I was able to spend time with my cute little nephew and that was great. He's growing up so much, so fast; time flies when it comes to little kids growing up. The last time I saw him, it was his first birthday. That was fun, but at the time he was much more whinier, crankier, needy, and loud. Now he's walking or in this case, running everywhere, wants to be his own person, won't allow anyone to feed him, needs 'alone' time. My sister told the doctor the changes everyone sees in him and the doctor clarified that this is the time when kids feel mature and want to be their own person. I hope my sister takes something away from that lesson and lets my nephew make some of his own choices, allows him to eat his own food, play on his own.

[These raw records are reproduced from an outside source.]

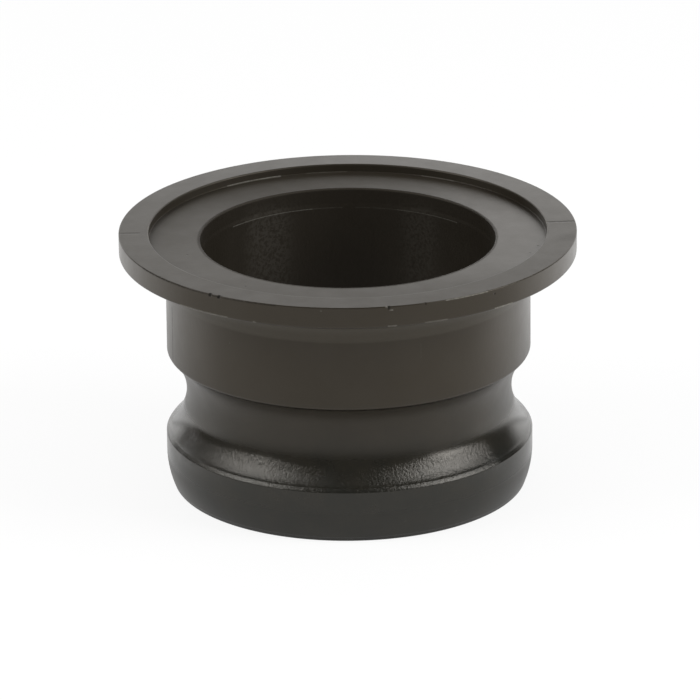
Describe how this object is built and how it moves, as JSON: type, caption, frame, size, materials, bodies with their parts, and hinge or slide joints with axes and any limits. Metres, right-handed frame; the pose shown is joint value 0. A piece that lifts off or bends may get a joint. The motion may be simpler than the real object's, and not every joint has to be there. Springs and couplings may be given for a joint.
{
  "type": "flanged cam-and-groove adapter",
  "caption": "Male cam-and-groove adapter with a clamp flange: a moulded pipe fitting that joins a quick coupler to a flanged manifold through a straight bore.",
  "frame": {"origin": "centre of the nose's end face, which the adapter stands on", "axes": "+Z along the bore, from the nose's end to the flange's face; X and Y are across the bore, with the mould's parting plane in X-Z"},
  "size_m": [0.1134, 0.1134, 0.0656],
  "materials": {
    "moulded_plastic": "satin charcoal, glass-filled polypropylene"
  },
  "bodies": {
    "root": {"adapter_body": "moulded_plastic"}
  },
  "joints": []
}
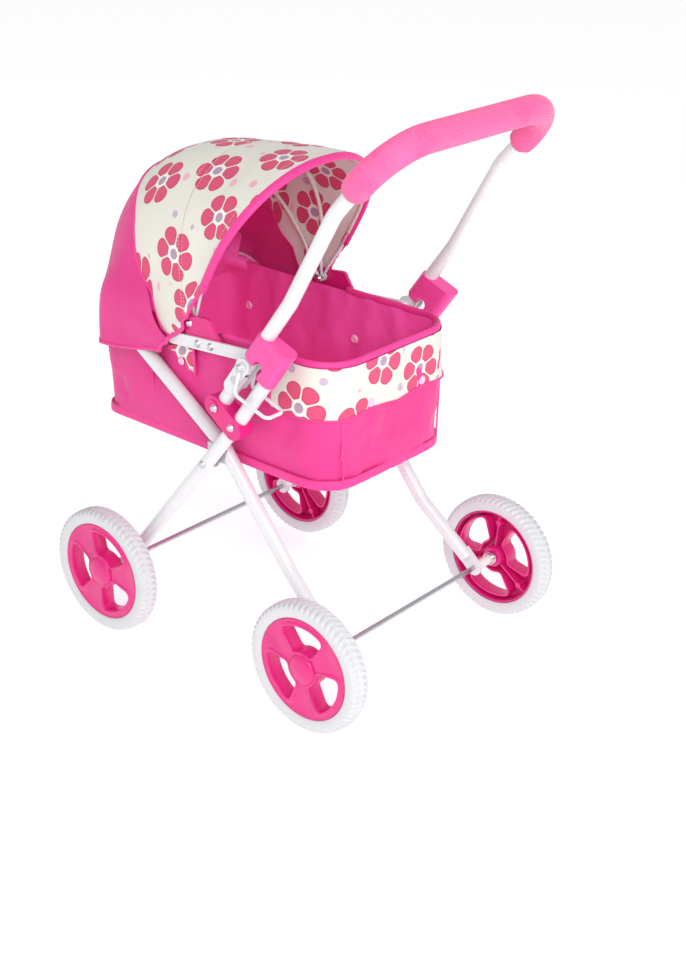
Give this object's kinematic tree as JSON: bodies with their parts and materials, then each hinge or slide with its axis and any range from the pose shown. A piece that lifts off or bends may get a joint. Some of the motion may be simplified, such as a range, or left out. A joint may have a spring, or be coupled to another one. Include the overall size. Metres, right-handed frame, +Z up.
{
  "type": "doll pram",
  "caption": "Folding doll pram with a pink fabric bassinet, a folding printed hood, spoked plastic wheels and a white tube frame with a soft curved push handle.",
  "frame": {"origin": "on the ground under the middle of the pram", "axes": "+Z up, -X towards the hood end (the front), +X towards the push handle, +Y towards the right side"},
  "size_m": [0.45, 0.3598, 0.6245],
  "materials": {
    "white_tube": "gloss white powder coat",
    "zinc_steel": "bright zinc plate",
    "white_plastic": "moulded",
    "pink_moulding": "moulded, semi-gloss",
    "pink_grip_foam": "soft ribbed foam",
    "pink_fabric": "plain woven, padded",
    "board_fabric": "plain woven over board",
    "printed_fabric": "plain woven, printed with pink flowers and dots",
    "press_stud": "moulded",
    "white_tyre": "matte foamed tyre"
  },
  "bodies": {
    "rear_frame": {"rear_leg_frame": "white_tube", "rear_axle": "zinc_steel", "rear_bush_left": "white_plastic", "rear_bush_right": "white_plastic", "scissor_lug_left": "zinc_steel", "scissor_lug_right": "zinc_steel", "side_rail_left": "white_tube", "side_rail_right": "white_tube", "hood_bracket_left": "pink_moulding", "hood_bracket_right": "pink_moulding", "bracket_rivets": "zinc_steel", "bassinet_tub": "pink_fabric", "base_board": "board_fabric", "rim_binding": "pink_fabric", "printed_band": "printed_fabric", "snap_buttons": "press_stud", "hood_rear_panel": "pink_fabric", "hood_bow_rear": "white_tube"},
    "front_frame": {"front_leg_left": "white_tube", "front_leg_right": "white_tube", "front_axle": "zinc_steel", "front_bush_left": "white_plastic", "front_bush_right": "white_plastic", "joint_block_left": "pink_moulding", "joint_block_right": "pink_moulding", "lock_post_left": "white_tube", "lock_post_right": "white_tube", "pivot_stub_left": "white_tube", "pivot_stub_right": "white_tube", "fork_plates_left": "white_tube", "fork_plates_right": "white_tube", "scissor_rivet_left": "zinc_steel", "scissor_rivet_right": "zinc_steel", "hinge_pin_left": "zinc_steel", "hinge_pin_right": "zinc_steel", "block_rivets": "zinc_steel"},
    "handle": {"handle_tube": "white_tube", "handle_grip": "pink_grip_foam"},
    "sleeve_left": {"lock_sleeve_left": "pink_moulding"},
    "sleeve_right": {"lock_sleeve_right": "pink_moulding"},
    "bail_left": {"lock_bail_left": "white_tube"},
    "bail_right": {"lock_bail_right": "white_tube"},
    "hood_middle": {"hood_bow_middle": "white_tube", "canopy_middle": "printed_fabric"},
    "hood_front": {"hood_bow_front": "white_tube", "canopy_front": "printed_fabric"},
    "wheel_front_left": {"tyre_front_left": "white_tyre", "hub_front_left": "pink_moulding", "cap_front_left": "pink_moulding"},
    "wheel_front_right": {"tyre_front_right": "white_tyre", "hub_front_right": "pink_moulding", "cap_front_right": "pink_moulding"},
    "wheel_rear_left": {"tyre_rear_left": "white_tyre", "hub_rear_left": "pink_moulding", "cap_rear_left": "pink_moulding"},
    "wheel_rear_right": {"tyre_rear_right": "white_tyre", "hub_rear_right": "pink_moulding", "cap_rear_right": "pink_moulding"}
  },
  "joints": [
    {"name": "front_fold", "type": "hinge", "parent": "rear_frame", "child": "front_frame", "pos_m": [-0.02388, 0, 0.234], "axis": [0, -1, 0], "range_deg": [0, 44]},
    {"name": "handle_fold", "type": "hinge", "parent": "front_frame", "child": "handle", "pos_m": [0.0385, 0, 0.362], "axis": [0, -1, 0], "range_deg": [0, 88]},
    {"name": "hood_fold_middle", "type": "hinge", "parent": "rear_frame", "child": "hood_middle", "pos_m": [-0.068, 0, 0.373], "axis": [0, -1, 0], "range_deg": [0, 31]},
    {"name": "hood_fold_front", "type": "hinge", "parent": "hood_middle", "child": "hood_front", "pos_m": [-0.068, 0, 0.373], "axis": [0, -1, 0], "range_deg": [0, 31]},
    {"name": "sleeve_slide_left", "type": "slide", "parent": "handle", "child": "sleeve_left", "axis": [0.5793, 0, 0.8151], "range_m": [0, 0.03]},
    {"name": "sleeve_slide_right", "type": "slide", "parent": "handle", "child": "sleeve_right", "axis": [0.5793, 0, 0.8151], "range_m": [0, 0.03]},
    {"name": "bail_swing_left", "type": "hinge", "parent": "front_frame", "child": "bail_left", "pos_m": [0.0385, -0.13, 0.362], "axis": [0, -1, 0], "range_deg": [-32, 62]},
    {"name": "bail_swing_right", "type": "hinge", "parent": "front_frame", "child": "bail_right", "pos_m": [0.0385, 0.13, 0.362], "axis": [0, -1, 0], "range_deg": [-32, 62]},
    {"name": "spin_front_left", "type": "hinge", "parent": "front_frame", "child": "wheel_front_left", "pos_m": [-0.1525, -0.164, 0.0725], "axis": [0, 1, 0], "continuous": true},
    {"name": "spin_front_right", "type": "hinge", "parent": "front_frame", "child": "wheel_front_right", "pos_m": [-0.1525, 0.164, 0.0725], "axis": [0, 1, 0], "continuous": true},
    {"name": "spin_rear_left", "type": "hinge", "parent": "rear_frame", "child": "wheel_rear_left", "pos_m": [0.1525, -0.164, 0.0725], "axis": [0, 1, 0], "continuous": true},
    {"name": "spin_rear_right", "type": "hinge", "parent": "rear_frame", "child": "wheel_rear_right", "pos_m": [0.1525, 0.164, 0.0725], "axis": [0, 1, 0], "continuous": true}
  ],
  "couplings": [
    {"joint": "hood_fold_front", "follows": "hood_fold_middle", "ratio": 1}
  ]
}
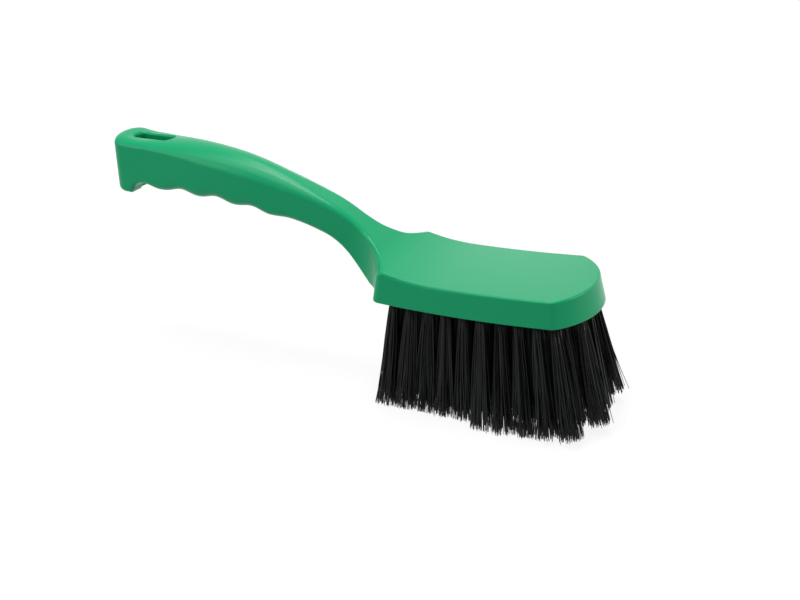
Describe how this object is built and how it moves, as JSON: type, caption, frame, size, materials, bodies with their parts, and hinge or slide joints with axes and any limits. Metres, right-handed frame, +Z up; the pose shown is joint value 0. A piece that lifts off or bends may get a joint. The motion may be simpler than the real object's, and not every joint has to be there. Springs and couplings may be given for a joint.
{
  "type": "hand brush",
  "caption": "Hand brush for sweeping: a moulded plastic body with a hooked handle and a hanging slot, and tufts of black bristle under its flared head.",
  "frame": {"origin": "the middle of the floor that the brush covers when it stands on its bristle tips", "axes": "+X from the handle's end to the nose, +Y to the left, +Z up out of the head's top"},
  "size_m": [0.2908, 0.0764, 0.1214],
  "materials": {
    "green_plastic": "satin",
    "black_bristle": "matte"
  },
  "bodies": {
    "root": {"body": "green_plastic", "tuft_row1_01": "black_bristle", "tuft_row1_02": "black_bristle", "tuft_row1_03": "black_bristle", "tuft_row1_04": "black_bristle", "tuft_row1_05": "black_bristle", "tuft_row1_06": "black_bristle", "tuft_row1_07": "black_bristle", "tuft_row1_08": "black_bristle", "tuft_row1_09": "black_bristle", "tuft_row1_10": "black_bristle", "tuft_row2_01": "black_bristle", "tuft_row2_02": "black_bristle", "tuft_row2_03": "black_bristle", "tuft_row2_04": "black_bristle", "tuft_row2_05": "black_bristle", "tuft_row2_06": "black_bristle", "tuft_row2_07": "black_bristle", "tuft_row2_08": "black_bristle", "tuft_row2_09": "black_bristle", "tuft_row2_10": "black_bristle", "tuft_row2_11": "black_bristle", "tuft_row3_01": "black_bristle", "tuft_row3_02": "black_bristle", "tuft_row3_03": "black_bristle", "tuft_row3_04": "black_bristle", "tuft_row3_05": "black_bristle", "tuft_row3_06": "black_bristle", "tuft_row3_07": "black_bristle", "tuft_row3_08": "black_bristle", "tuft_row3_09": "black_bristle", "tuft_row3_10": "black_bristle", "tuft_row3_11": "black_bristle", "tuft_row4_01": "black_bristle", "tuft_row4_02": "black_bristle", "tuft_row4_03": "black_bristle", "tuft_row4_04": "black_bristle", "tuft_row4_05": "black_bristle", "tuft_row4_06": "black_bristle", "tuft_row4_07": "black_bristle", "tuft_row4_08": "black_bristle", "tuft_row4_09": "black_bristle", "tuft_row4_10": "black_bristle", "tuft_row4_11": "black_bristle", "tuft_row5_01": "black_bristle", "tuft_row5_02": "black_bristle", "tuft_row5_03": "black_bristle", "tuft_row5_04": "black_bristle", "tuft_row5_05": "black_bristle", "tuft_row5_06": "black_bristle", "tuft_row5_07": "black_bristle", "tuft_row5_08": "black_bristle", "tuft_row5_09": "black_bristle", "tuft_row5_10": "black_bristle"}
  },
  "joints": []
}
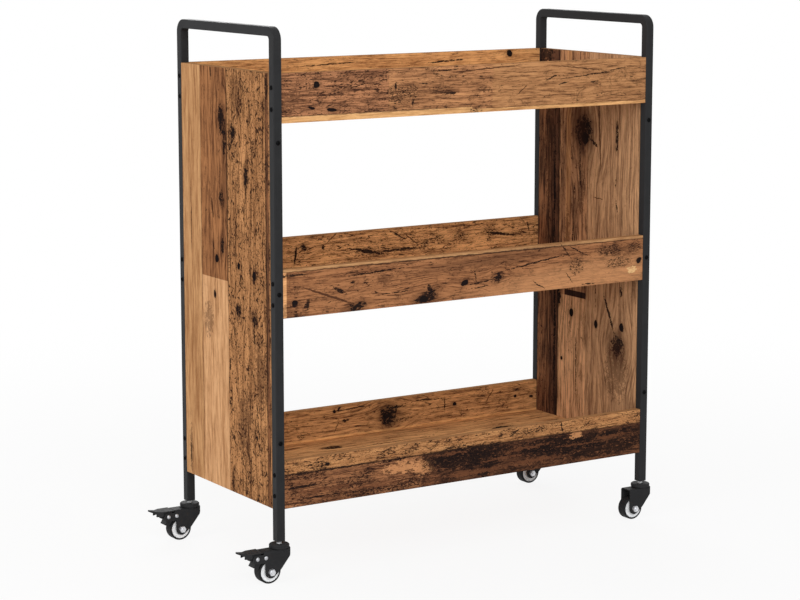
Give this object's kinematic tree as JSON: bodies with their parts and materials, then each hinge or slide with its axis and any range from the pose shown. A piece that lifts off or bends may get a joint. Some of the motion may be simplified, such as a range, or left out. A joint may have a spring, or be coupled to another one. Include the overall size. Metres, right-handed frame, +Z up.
{
  "type": "kitchen cart",
  "caption": "Narrow rolling kitchen cart: bent square-tube end frames, board side panels, railed tray shelves, and swivel casters with foot brakes at one end.",
  "frame": {"origin": "on the floor, under the middle of the bounding box of the cart with its casters trailing to -X", "axes": "+X along the cart from the braked end to the other end, +Y from front to back, +Z up"},
  "size_m": [0.832, 0.3466, 0.885],
  "materials": {
    "powder_coat": "matte black powder coat on steel",
    "laminate": "reclaimed-plank decor laminate on board",
    "beech": "plain fluted dowel wood",
    "black_screw": "black oxide steel",
    "black_plastic": "moulded black plastic",
    "zinc": "bright zinc plate",
    "rim_plastic": "light grey moulded nylon",
    "black_rubber": "smooth black rubber tread"
  },
  "bodies": {
    "cart": {"left_frame": "powder_coat", "right_frame": "powder_coat", "left_side_panel": "laminate", "right_side_panel": "laminate", "top_shelf": "laminate", "middle_shelf": "laminate", "bottom_shelf": "laminate", "top_front_rail": "laminate", "top_back_rail": "laminate", "middle_front_rail": "laminate", "middle_back_rail": "laminate", "bottom_front_rail": "laminate", "bottom_back_rail": "laminate", "rail_screws": "black_screw", "panel_screws": "black_screw", "dowels": "beech", "cam_bolts": "zinc", "cam_locks": "zinc", "leg_plugs": "black_plastic", "plug_bushes": "zinc", "bearing_balls": "zinc", "front_left_stem": "zinc", "front_left_bearing_cap": "black_plastic", "back_left_stem": "zinc", "back_left_bearing_cap": "black_plastic", "front_right_stem": "zinc", "front_right_bearing_cap": "black_plastic", "back_right_stem": "zinc", "back_right_bearing_cap": "black_plastic"},
    "front_left_caster": {"front_left_fork": "powder_coat", "front_left_axle_bolt": "zinc", "front_left_axle_nut": "zinc", "front_left_pedal_pin": "zinc", "front_left_shoe_pin": "zinc"},
    "front_left_wheel": {"front_left_wheel_core": "rim_plastic", "front_left_tyre": "black_rubber"},
    "front_left_brake_pedal": {"front_left_pedal": "powder_coat"},
    "front_left_brake_shoe": {"front_left_brake_shoe": "black_plastic"},
    "back_left_caster": {"back_left_fork": "powder_coat", "back_left_axle_bolt": "zinc", "back_left_axle_nut": "zinc", "back_left_pedal_pin": "zinc", "back_left_shoe_pin": "zinc"},
    "back_left_wheel": {"back_left_wheel_core": "rim_plastic", "back_left_tyre": "black_rubber"},
    "back_left_brake_pedal": {"back_left_pedal": "powder_coat"},
    "back_left_brake_shoe": {"back_left_brake_shoe": "black_plastic"},
    "front_right_caster": {"front_right_fork": "powder_coat", "front_right_axle_bolt": "zinc", "front_right_axle_nut": "zinc"},
    "front_right_wheel": {"front_right_wheel_core": "rim_plastic", "front_right_tyre": "black_rubber"},
    "back_right_caster": {"back_right_fork": "powder_coat", "back_right_axle_bolt": "zinc", "back_right_axle_nut": "zinc"},
    "back_right_wheel": {"back_right_wheel_core": "rim_plastic", "back_right_tyre": "black_rubber"}
  },
  "joints": [
    {"name": "front_left_swivel", "type": "hinge", "parent": "cart", "child": "front_left_caster", "pos_m": [-0.337, -0.15275, 0.05], "axis": [0, 0, 1], "continuous": true},
    {"name": "front_left_wheel_spin", "type": "hinge", "parent": "front_left_caster", "child": "front_left_wheel", "pos_m": [-0.359, -0.15275, 0.02], "axis": [0, 1, 0], "continuous": true},
    {"name": "front_left_pedal_press", "type": "hinge", "parent": "front_left_caster", "child": "front_left_brake_pedal", "pos_m": [-0.3833, -0.15275, 0.0443], "axis": [0, -1, 0], "range_deg": [0, 20]},
    {"name": "front_left_shoe_turn", "type": "hinge", "parent": "front_left_caster", "child": "front_left_brake_shoe", "pos_m": [-0.368, -0.15275, 0.0443], "axis": [0, -1, 0], "range_deg": [0, 6.5]},
    {"name": "back_left_swivel", "type": "hinge", "parent": "cart", "child": "back_left_caster", "pos_m": [-0.337, 0.15625, 0.05], "axis": [0, 0, 1], "continuous": true},
    {"name": "back_left_wheel_spin", "type": "hinge", "parent": "back_left_caster", "child": "back_left_wheel", "pos_m": [-0.359, 0.15625, 0.02], "axis": [0, 1, 0], "continuous": true},
    {"name": "back_left_pedal_press", "type": "hinge", "parent": "back_left_caster", "child": "back_left_brake_pedal", "pos_m": [-0.3833, 0.15625, 0.0443], "axis": [0, -1, 0], "range_deg": [0, 20]},
    {"name": "back_left_shoe_turn", "type": "hinge", "parent": "back_left_caster", "child": "back_left_brake_shoe", "pos_m": [-0.368, 0.15625, 0.0443], "axis": [0, -1, 0], "range_deg": [0, 6.5]},
    {"name": "front_right_swivel", "type": "hinge", "parent": "cart", "child": "front_right_caster", "pos_m": [0.398, -0.15275, 0.05], "axis": [0, 0, 1], "continuous": true},
    {"name": "front_right_wheel_spin", "type": "hinge", "parent": "front_right_caster", "child": "front_right_wheel", "pos_m": [0.376, -0.15275, 0.02], "axis": [0, 1, 0], "continuous": true},
    {"name": "back_right_swivel", "type": "hinge", "parent": "cart", "child": "back_right_caster", "pos_m": [0.398, 0.15625, 0.05], "axis": [0, 0, 1], "continuous": true},
    {"name": "back_right_wheel_spin", "type": "hinge", "parent": "back_right_caster", "child": "back_right_wheel", "pos_m": [0.376, 0.15625, 0.02], "axis": [0, 1, 0], "continuous": true}
  ],
  "couplings": [
    {"joint": "front_left_shoe_turn", "follows": "front_left_pedal_press", "ratio": 0.325},
    {"joint": "back_left_shoe_turn", "follows": "back_left_pedal_press", "ratio": 0.325}
  ]
}
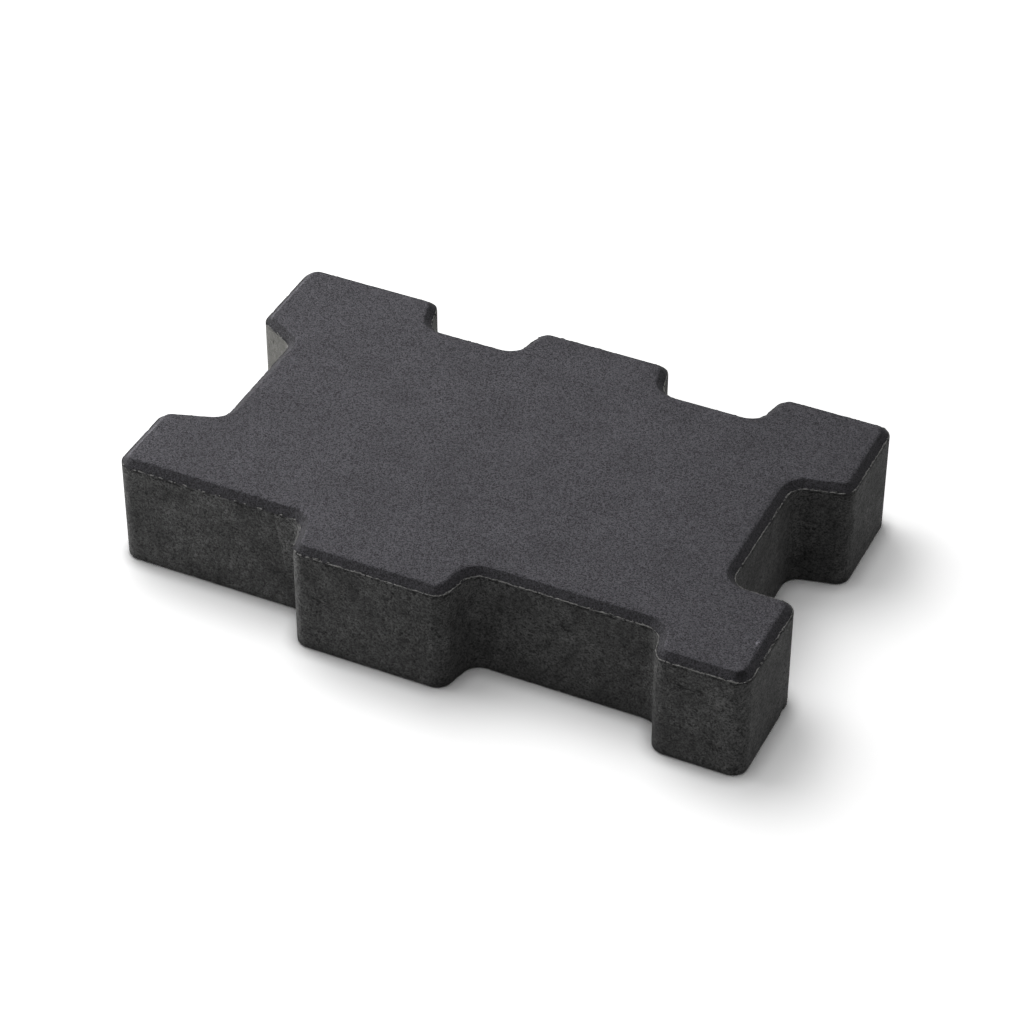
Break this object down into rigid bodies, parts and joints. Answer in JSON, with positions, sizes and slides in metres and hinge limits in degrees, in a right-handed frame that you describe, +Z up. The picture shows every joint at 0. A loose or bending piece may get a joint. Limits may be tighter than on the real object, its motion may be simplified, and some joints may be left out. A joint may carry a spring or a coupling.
{
  "type": "concrete paving stone",
  "caption": "Flat pressed concrete paving stone with a bevelled face edge, trapezoid lugs along both long sides and a notch in each end.",
  "frame": {"origin": "centre of the bounding box in plan, on the underside", "axes": "+X along the long side, +Y towards the side with three lugs, +Z up through the bevelled face"},
  "size_m": [0.336, 0.2106, 0.06],
  "materials": {
    "concrete": "matte, sandy, through-dyed anthracite"
  },
  "bodies": {
    "root": {"paving_stone": "concrete"}
  },
  "joints": []
}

After some great days in DC, I headed north, to South Jersey better known as dirty jersey. I made a trip out there for couple days to spend some time with my parents. Ever since Christmas (which was the last time we saw them) they kept asking me about visting them. Spending time with them was fun but being away from the husband for so long was taking its toll on me. I missed him. It was the first time we had been apart since we moved in together so I was ready to be home again. I have a wonderful house here, my space and I was ready to be in it again.
The journey was long from NJ to home but worth it. I reminisced about my trip. I also had my Sirius radio with me so that helped. Listened to some really good music for long long time. One song that sticks out in my head is "be gentle with me" I had never heard of Boy Least Likely to.